21. Hukuk Dairesi Esas No: 2006/1315 Karar No: 2006/7208 Karar Tarihi: 03.07.2006
Yargıtay 21. Hukuk Dairesi 2006/1315 Esas 2006/7208 Karar Sayılı İlamı
21. Hukuk Dairesi 2006/1315 E. , 2006/7208 K.
"İçtihat Metni"
Mahkemesi : İstanbul 3. İş Mahkemesi Tarih : 28.12.2005 No : 917-1031
Davacı, davalılardan işverene ait işyerinde 1.9.1987-30.6.1992 tarihleri arasında sigortalı olarak çalıştığının tesbitine karar verilmesini istemiştir. Mahkeme ilamında belirtildiği şekilde, isteğin kısmen kabulüne karar vermiştir.

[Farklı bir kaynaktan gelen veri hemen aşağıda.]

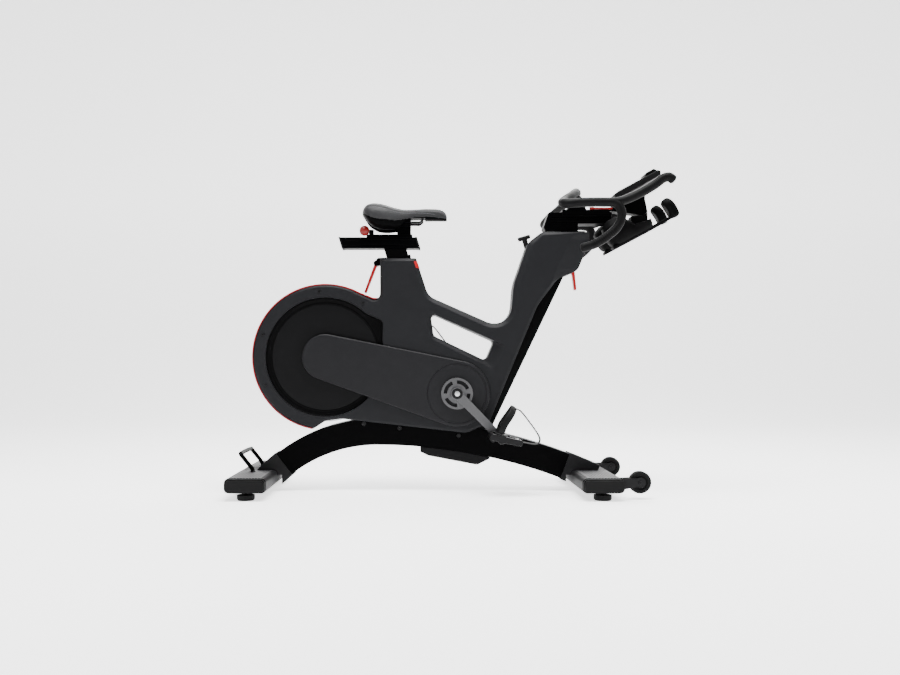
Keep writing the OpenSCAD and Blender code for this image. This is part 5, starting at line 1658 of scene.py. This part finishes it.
@dataclass
class BottleCradles:
    """Two tilted half-round cradles on one tray, each with a rounded paddle at its upper end."""

    foot: Point = (434.0, 692.0)
    tilt: float = 28.0
    bottle: float = 36.5
    wall: float = 4.0
    spread: float = 61.5
    length: float = 128.0
    paddle: float = 213.0

    def trough(self, y: float) -> Shape:
        """Returns one cradle: a wall round the bottle whose sides fall away towards the top."""
        shape = Shape()
        middle = self.bottle + self.wall - 8
        rings = []
        for x in (0.0, 1.2, 4.0, 9.0, 16.0, 24.0, 40.0, 52.0, 62.0, 80.0, 110.0, 124.0,
                  self.length):
            blunt = 0.55 + 0.45 * math.sqrt(min(1.0, x / 24.0))
            reach = 180 if x < 50 else max(72, 180 - (x - 50) * 3.2) if x < 84 else 72
            outer, inner = (self.bottle + self.wall) * blunt, (self.bottle + 1.0) * blunt
            if x < 2:
                inner = 15.0
            soft = 0.8 if x in (0.0, self.length) else 0.0
            angles = [-90 - reach + 2 * reach * k / 40 for k in range(41)]
            out = [(x, y + (outer - soft) * math.cos(math.radians(a)),
                    middle + (outer - soft) * math.sin(math.radians(a)))
                   for a in angles]
            back = [(x, y + (inner + soft) * math.cos(math.radians(a)),
                     middle + (inner + soft) * math.sin(math.radians(a))) for a in reversed(angles)]
            rings.append(out + back)
        shape.tube(rings)
        return shape

    def rail(self, y: float) -> Shape:
        """Returns the plate under one cradle, and the paddle at its end."""
        shape = Shape()
        rings = []
        for x, half, low, high in ((2, 17, -8, -2), (5, 19, -8, 1), (150, 19, -8, 1),
                                   (190, 17, -7, 1), (self.paddle - 3, 16, -6, 1),
                                   (self.paddle, 13, -4, 0)):
            section = ((-half, low + 2), (-half + 2, low), (half - 2, low), (half, low + 2),
                       (half, high - 1), (half - 1, high), (-half + 1, high), (-half, high - 1))
            rings.append([(x, y + s, z) for s, z in section])
        shape.tube(rings)
        leaf = [(-17, -6), (17, -6), (20, 6), (21, 24), (18, 39), (10, 48.5), (0, 52), (-10, 48.5),
                (-18, 39), (-21, 24), (-20, 6)]
        smooth_leaf = smooth_path(leaf, 4, closed=True)
        rings = []
        for depth, share in ((0.0, 0.86), (1.5, 0.95), (5.0, 1.0), (12.0, 1.0), (19.0, 0.95),
                             (24.0, 0.84), (26.0, 0.72)):
            rings.append([(self.paddle - 1 - depth + 0.004 * s * s - 0.02 * max(0.0, h - 20) ** 1.5,
                           y + s * share, 18 + (h - 18) * share) for s, h in smooth_leaf])
        shape.tube(rings)
        return shape

    def build(self) -> None:
        """Makes both cradles, the bridge between them and the bracket up to the neck."""
        shape = Shape()
        for y in (-self.spread, self.spread):
            shape.add(self.trough(y))
            shape.add(self.rail(y))
        shape.add(prism(rounded([(20, 4, 3), (120, 4, 3), (120, 16, 3), (20, 16, 3)], 4),
                        -self.spread + 6, self.spread - 6, edge=1.0, steps=2))
        shape = leaning(shape, self.foot, self.tilt)
        shape.add(prism(rounded([(500, 744, 3), (548, 770, 3), (547.6, 799.4, 1), (534, 791.6, 1),
                                 (500, 789, 2)], 4), -20, 20, edge=1.5, steps=3))
        obj = shape.piece("bottle_holders")
        finished(shade(obj, 35), INNER, "cockpit", "dark cover", ("bottle_cradles",))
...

Hükmün davalılardan Kurum vekili tarafından temyiz edilmesi üzerine temyiz isteğinin süresinde olduğu anlaşıldıktan ve Tetkik Hakimi tarafından düzenlenen raporla dosyadaki kağıtlar okunduktan sonra işin gereği düşünüldü ve aşağıdaki karar tesbit edildi. Dava 01.09.1987-30.06.1992 tarihleri arasında davalıya ait işyerinde hizmet akdine dayalı olarak geçen ve Kuruma kayıt ve tescil edilmeyen çalışmaların tesbiti istemine ilişkindir. Mahkemece, istek tanık sözlerine dayanılarak aynen hüküm altına alınmıştır. Oysa, ifadeleri hükme dayanak alınan tanıklar davacıyla birlikte çalışan, kayıtlara geçmiş kişiler olmadığı gibi, aynı çevrede benzer işi yapan başka işverenlerin çalıştırdığı ve bordrolara geçmiş kimseler de değildir.Mahkemece sadece 1987 yılı 3. döneminde yer alan bir bordro tanığı dinlenmiştir. Bu bakımdan tanık sözleri çalışma olgusu yönünden somut olgulara dayanmamakta soyut düzeyde kalmaktadır. Bu nedenle tanık sözlerinin inandırıcı güç ve nitelikte olduğu söylenemez. Yapılacak iş, davanın nitelikçe kamu düzenine ilişkin olduğu göz önünde tutularak, re’sen davalı işverenin bordrosunda yer alan diğer tanıklar ile komşu veya benzer işi yapan işverenlerin bordro kayıtlarına geçmiş kimselerin bu kayıtları celbedilerek anılan kişilerin bilgilerine başvurulmak ve tanıkların kayıtlarda yer alıp almadıkları da göz önünde tutarak beyanlarını değerlendirmek ve elde edilecek sonuca göre karar vermekten ibarettir. Mahkemece, bu maddi ve hukuki olgular göz önünde tutulmaksızın yazılı şekilde eksik incelme ve araştırma ile hüküm kurulması usul ve yasaya aykırı olup bozma nedenidir. O halde, davalı Kurumun bu yönleri amaçlayan temyiz itirazları kabul edilmeli ve hüküm bozulmalıdır. SONUÇ: Temyiz edilen hükmün yukarıda açıklanan nedenlerle BOZULMASINA, 03.07.2006 gününde oybirliğiyle karar verildi.